In response to criticism that the Serious Fraud Office (SFO) does not go after a sufficient number of corporates, SFO director David Green QC made clear recently that there is no ‘fear’ within the SFO to do so in appropriate cases.

The announcement last week (which we reported here) that the SFO has charged Smith and Ouzman Limited over alleged bribery and corruption underscores the point.

One of the difficulties facing the SFO is the way in which corporate liability is determined in the UK. The UK’s ‘directing mind’ principle has to be satisfied. In broad terms the UK position is the opposite of the ‘Respondent Superior’ principle in the US. In the US the Department of Justice (DoJ) has the benefit of the US law which establishes corporate liability vicariously for the actions of their employees in wide circumstances. The ‘directing mind’ requirement is not in the US lexicon.

David Green was clear in his rejection of the fairness of comparisons as between the SFO and the DoJ in this area. To be fair, he has a point.

Back to the UK, the evidence to prove the directing mind principle is often hard to find. The SFO director has (somewhat cynically) feigned his surprise on a number of occasions that the email chain runs out before you get to the main board.

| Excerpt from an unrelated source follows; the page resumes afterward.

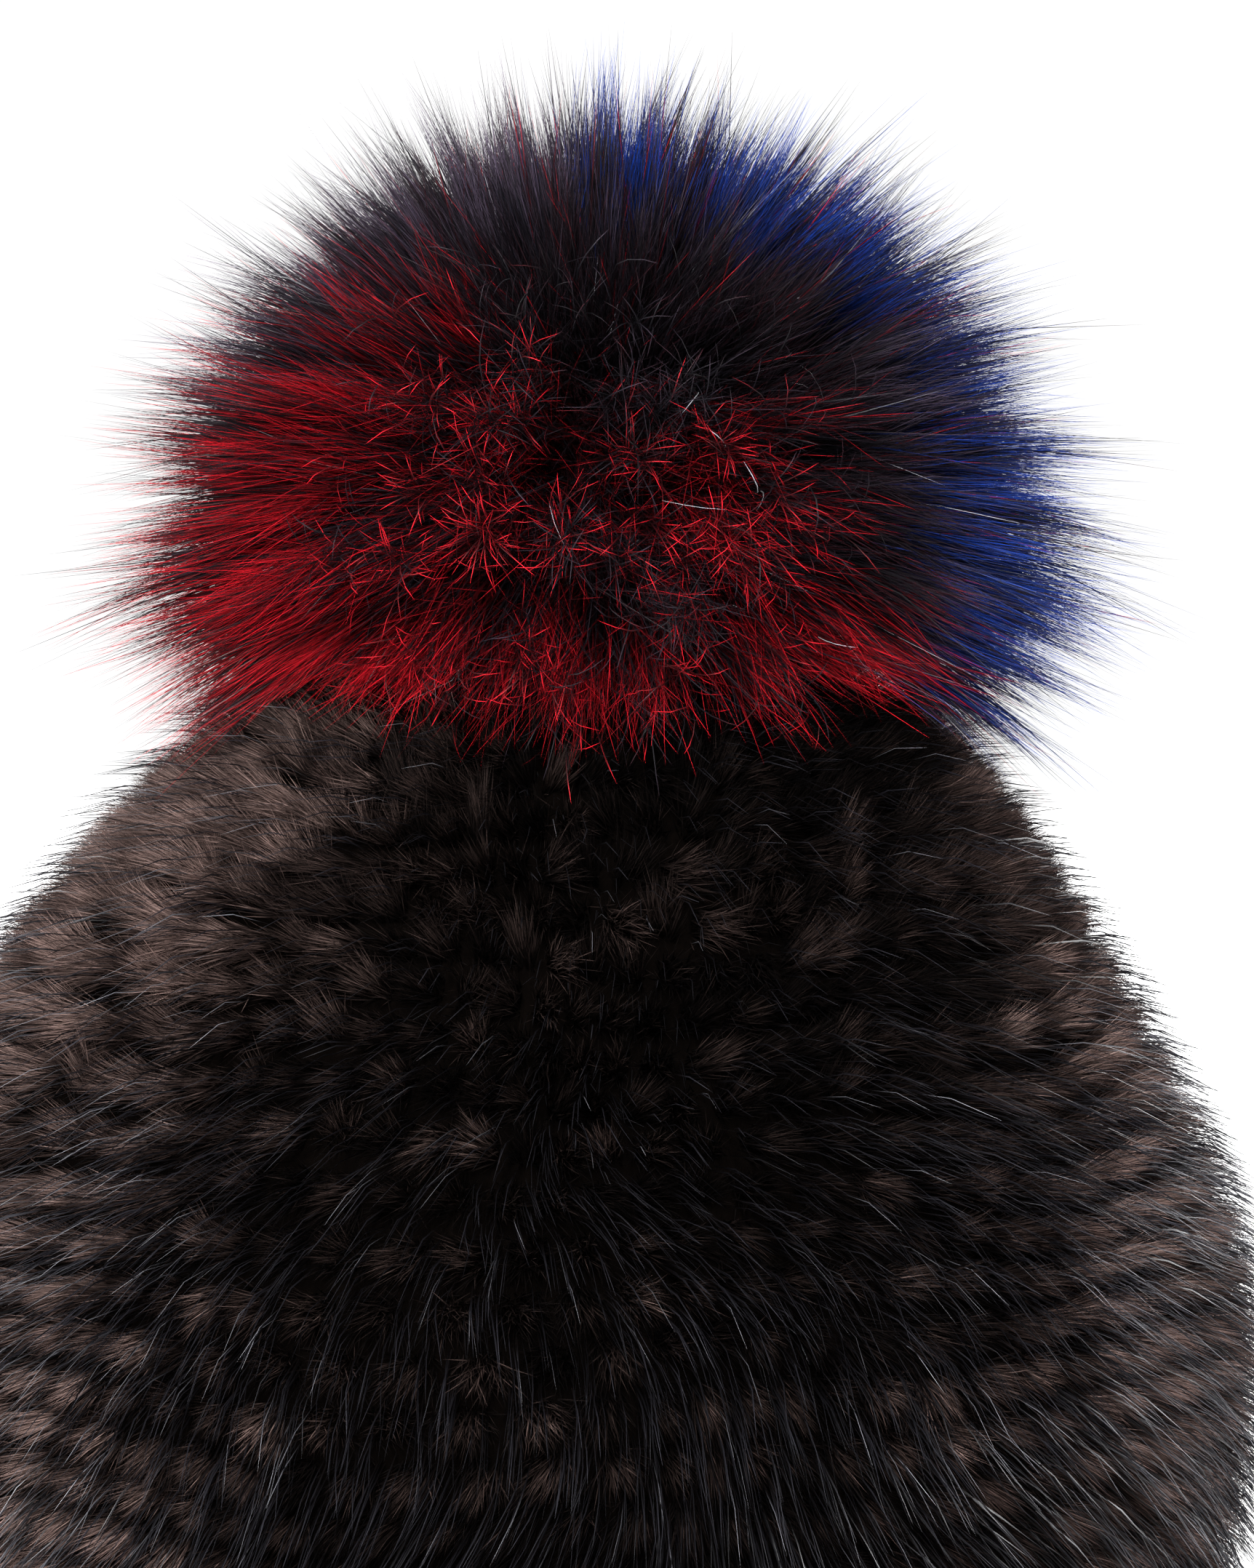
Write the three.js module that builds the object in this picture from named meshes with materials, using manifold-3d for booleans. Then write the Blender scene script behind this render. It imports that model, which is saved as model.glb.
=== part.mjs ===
// Knitted fur hat with a large fur pompom on its crown. Millimetres, +Z up.
// The origin is the centre of the rim, on the surface that the hat rests on.
// The crown leans a little to the +X side of the rim, and the pompom with it.

import * as THREE from 'three';
import { mergeVertices } from 'three/addons/utils/BufferGeometryUtils.js';
import Module from 'manifold-3d';

// Hat body, measured over its fur
const BODY_WIDTH = 220;
const BODY_DEPTH = 225;
const BODY_HEIGHT = 178;
const CROWN_LEAN = 7.5;

// Wall of the body: fur courses over a knitted backing
const FUR_DEPTH = 10;
const BACKING_WALL = 3;
const COURSE_COUNT = 29;
const HEM_LIFT = 3;
const FIT_GAP = 0.3;
const INNER_OFFSET = -FUR_DEPTH - BACKING_WALL;

// Pompom: a ball of fur locks whose hair spreads from a centre just over the crown
const POMPOM_LIFT = 11;
const POMPOM_REACH = 78;
const LOCK_COUNT = 64;
const LOCK_WIDTH = 29;

// Tie that holds the pompom: a stem through the crown with a button inside the hat
const STEM_DIAMETER = 5;
const STEM_HEIGHT = 22;
const STEM_CLEARANCE = 1;
const BUTTON_DIAMETER = 18;
const BUTTON_THICKNESS = 2.5;

// Facets
const BODY_SIDES = 32;
const OUTER_ROWS = 12;
const INNER_ROWS = 6;
const CUTTER_ROWS = 18;
const CURVE_DIVISIONS = 1200;
const LOCK_SIDES = 5;
const LOCK_ROWS = 2;
const HEAD_DETAIL = 2;
const TIE_SIDES = 16;
const WELD = 1e-4;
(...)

Of course, there is another side of that coin. In large global corporations with diverse business operations operating all over the world it is no surprise that the board of directors in London are ignorant of what, say, a salesman in Bangalore is doing. The result: individuals lower down the corporate chain can be exposed to prosecution with no evidential link to the directing minds of the corporate under investigation.

An answer posed by Green is simply, change the law and bring it into line with the US. In a UK context Green is suggesting putting in place a Failure to Prevent Fraud offence in line with the new Failure to Prevent Bribery offence contained in Section 7 of the Bribery Act.

Some argue that this would be very complicated but that is doubtful. Bribery is only a form of fraud and Section 7 of the Bribery Act exists today.

The real question is whether voters want it. Judging by the newspapers everyday in the UK, a move to make it easier to prosecute corporates would be welcomed by voters. There is daily criticism that no corporate heads have rolled for any of the recent corporate scandals.

There will be a fierce business lobby against any changes to the law to make it easier to prosecute corporations. Truckloads of very good reasons to maintain the status quo in the UK will be deployed. And yet…in the US, where it is much simpler, life goes on.

Against a backdrop where we have a UK FCPA (the Bribery Act), Deferred Prosecution Agreements are coming to a cinema near you and the UK government is looking to cookie cut US whistle-blowing laws, a move to introduce US-style corporate crime laws to make it easier to prosecute UK PLC looks a logical next step. Business will lobby against, the voters will be in favour and the politicians will decide.

In the final analysis, just as it is deeply unattractive to argue that bribery should be legal, it is likewise hard to maintain that corporate fraud should be without any real prospect of punishment because of a legal technicality. But – as ever with white collar crime – the real question in all of this is not so much the law, but how much money government will give to enforce it.